** SHORT EXERCISE **
Everything from the line containing "Keep writing the" through the line containing "pivot_y + 3.4)))" should be repeated exactly, and nothing else from the data.

** DATA SHOWN **
begin
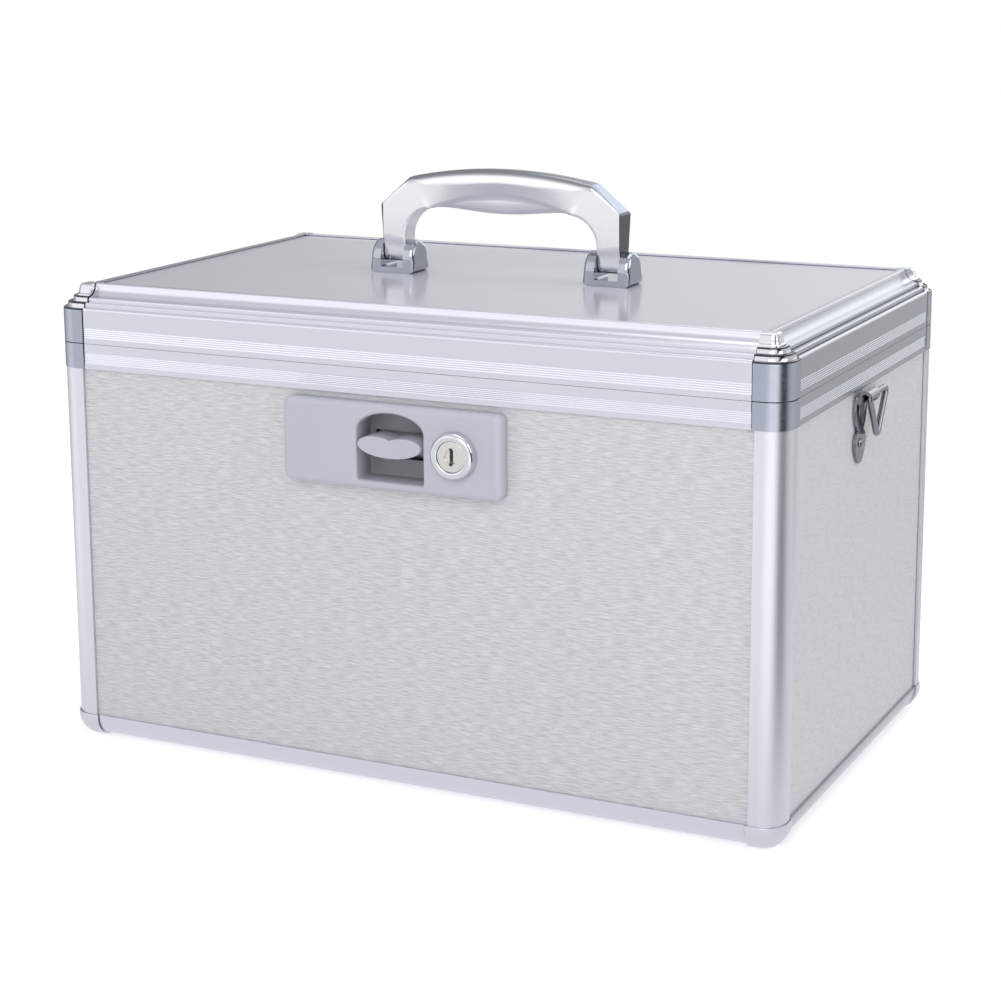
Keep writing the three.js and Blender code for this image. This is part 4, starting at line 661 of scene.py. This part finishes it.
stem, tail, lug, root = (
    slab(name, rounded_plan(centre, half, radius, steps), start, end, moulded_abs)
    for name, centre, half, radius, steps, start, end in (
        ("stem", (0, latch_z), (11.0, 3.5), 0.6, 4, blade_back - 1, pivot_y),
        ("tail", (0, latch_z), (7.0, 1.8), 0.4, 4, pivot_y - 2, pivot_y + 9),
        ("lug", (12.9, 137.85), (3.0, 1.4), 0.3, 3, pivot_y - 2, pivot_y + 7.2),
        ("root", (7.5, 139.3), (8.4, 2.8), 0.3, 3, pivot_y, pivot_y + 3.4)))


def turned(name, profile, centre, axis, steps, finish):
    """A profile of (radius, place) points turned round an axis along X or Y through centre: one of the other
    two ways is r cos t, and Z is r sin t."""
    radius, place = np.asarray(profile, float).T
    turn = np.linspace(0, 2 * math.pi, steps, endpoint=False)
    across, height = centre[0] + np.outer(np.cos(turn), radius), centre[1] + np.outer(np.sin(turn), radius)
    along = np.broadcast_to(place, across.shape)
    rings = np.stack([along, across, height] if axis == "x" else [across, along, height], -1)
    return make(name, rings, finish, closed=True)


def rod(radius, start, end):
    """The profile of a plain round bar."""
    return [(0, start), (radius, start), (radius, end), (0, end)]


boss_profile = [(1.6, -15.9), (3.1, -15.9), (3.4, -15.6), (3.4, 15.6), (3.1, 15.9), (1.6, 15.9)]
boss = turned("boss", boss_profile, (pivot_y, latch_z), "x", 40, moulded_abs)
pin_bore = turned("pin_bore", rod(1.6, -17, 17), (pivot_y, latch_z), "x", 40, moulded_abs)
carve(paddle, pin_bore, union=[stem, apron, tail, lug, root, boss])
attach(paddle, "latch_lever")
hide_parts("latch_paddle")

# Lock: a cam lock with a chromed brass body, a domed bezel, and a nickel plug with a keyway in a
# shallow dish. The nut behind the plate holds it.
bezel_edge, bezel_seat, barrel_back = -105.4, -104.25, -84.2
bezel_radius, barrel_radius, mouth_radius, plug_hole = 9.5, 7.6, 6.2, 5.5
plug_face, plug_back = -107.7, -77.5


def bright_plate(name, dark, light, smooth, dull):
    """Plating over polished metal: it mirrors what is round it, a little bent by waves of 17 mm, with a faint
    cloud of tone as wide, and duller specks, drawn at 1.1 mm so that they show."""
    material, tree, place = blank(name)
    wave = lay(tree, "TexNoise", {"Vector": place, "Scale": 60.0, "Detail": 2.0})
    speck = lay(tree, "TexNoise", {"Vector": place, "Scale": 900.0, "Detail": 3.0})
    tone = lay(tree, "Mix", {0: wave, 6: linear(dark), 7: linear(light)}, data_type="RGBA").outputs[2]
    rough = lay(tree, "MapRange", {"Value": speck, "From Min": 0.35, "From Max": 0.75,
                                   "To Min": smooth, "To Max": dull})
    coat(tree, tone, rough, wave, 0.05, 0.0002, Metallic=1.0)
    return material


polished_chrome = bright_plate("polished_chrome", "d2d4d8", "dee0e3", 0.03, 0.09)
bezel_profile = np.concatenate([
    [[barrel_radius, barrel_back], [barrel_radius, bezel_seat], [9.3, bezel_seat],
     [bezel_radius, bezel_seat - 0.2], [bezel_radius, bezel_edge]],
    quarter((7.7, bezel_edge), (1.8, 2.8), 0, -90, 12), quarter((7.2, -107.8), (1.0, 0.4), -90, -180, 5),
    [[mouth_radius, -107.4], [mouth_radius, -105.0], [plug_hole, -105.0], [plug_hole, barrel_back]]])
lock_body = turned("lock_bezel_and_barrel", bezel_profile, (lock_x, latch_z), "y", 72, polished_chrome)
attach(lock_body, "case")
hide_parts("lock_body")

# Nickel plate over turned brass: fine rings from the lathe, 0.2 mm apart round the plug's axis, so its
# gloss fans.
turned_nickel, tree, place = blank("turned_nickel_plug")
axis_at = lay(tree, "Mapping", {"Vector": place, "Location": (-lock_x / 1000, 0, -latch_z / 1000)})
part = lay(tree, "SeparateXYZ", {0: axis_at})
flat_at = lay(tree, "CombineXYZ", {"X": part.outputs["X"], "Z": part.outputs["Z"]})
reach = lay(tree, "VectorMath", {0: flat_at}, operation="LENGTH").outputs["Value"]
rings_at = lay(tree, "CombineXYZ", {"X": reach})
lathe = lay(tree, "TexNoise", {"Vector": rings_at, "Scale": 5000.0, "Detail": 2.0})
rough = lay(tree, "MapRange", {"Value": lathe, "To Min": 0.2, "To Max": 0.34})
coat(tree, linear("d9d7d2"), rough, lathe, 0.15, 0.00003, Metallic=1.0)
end
begin
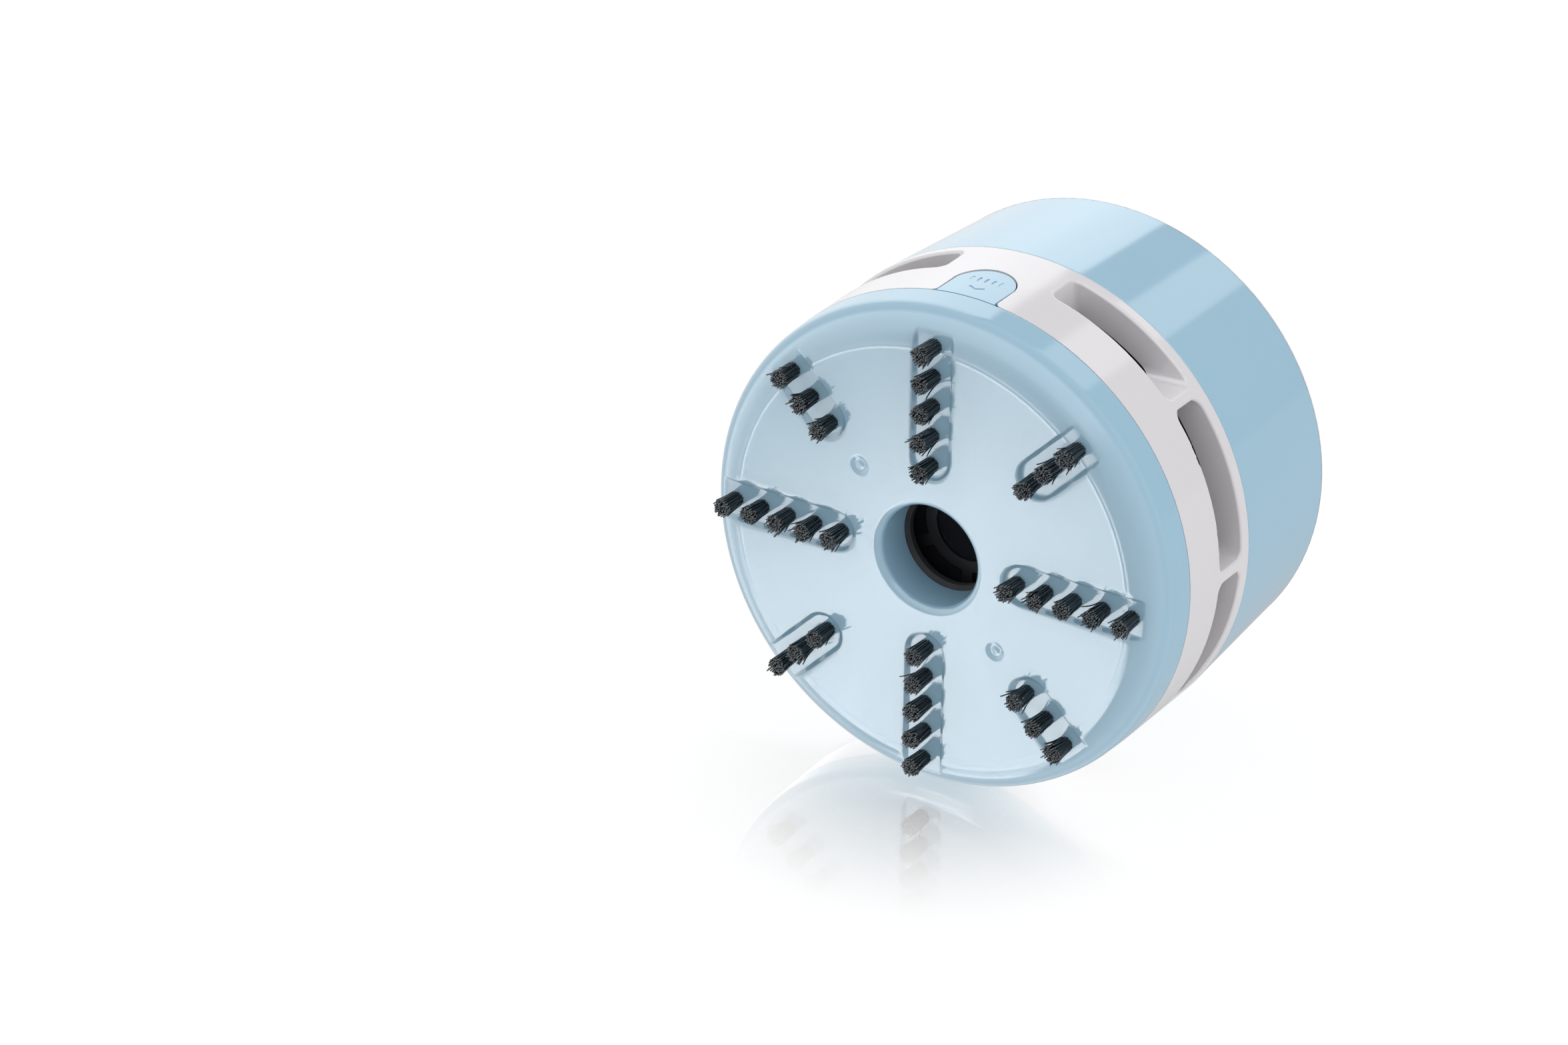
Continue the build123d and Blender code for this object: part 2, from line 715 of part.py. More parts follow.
end
** FINISHED ANSWER **
Keep writing the three.js and Blender code for this image. This is part 4, starting at line 661 of scene.py. This part finishes it.
stem, tail, lug, root = (
    slab(name, rounded_plan(centre, half, radius, steps), start, end, moulded_abs)
    for name, centre, half, radius, steps, start, end in (
        ("stem", (0, latch_z), (11.0, 3.5), 0.6, 4, blade_back - 1, pivot_y),
        ("tail", (0, latch_z), (7.0, 1.8), 0.4, 4, pivot_y - 2, pivot_y + 9),
        ("lug", (12.9, 137.85), (3.0, 1.4), 0.3, 3, pivot_y - 2, pivot_y + 7.2),
        ("root", (7.5, 139.3), (8.4, 2.8), 0.3, 3, pivot_y, pivot_y + 3.4)))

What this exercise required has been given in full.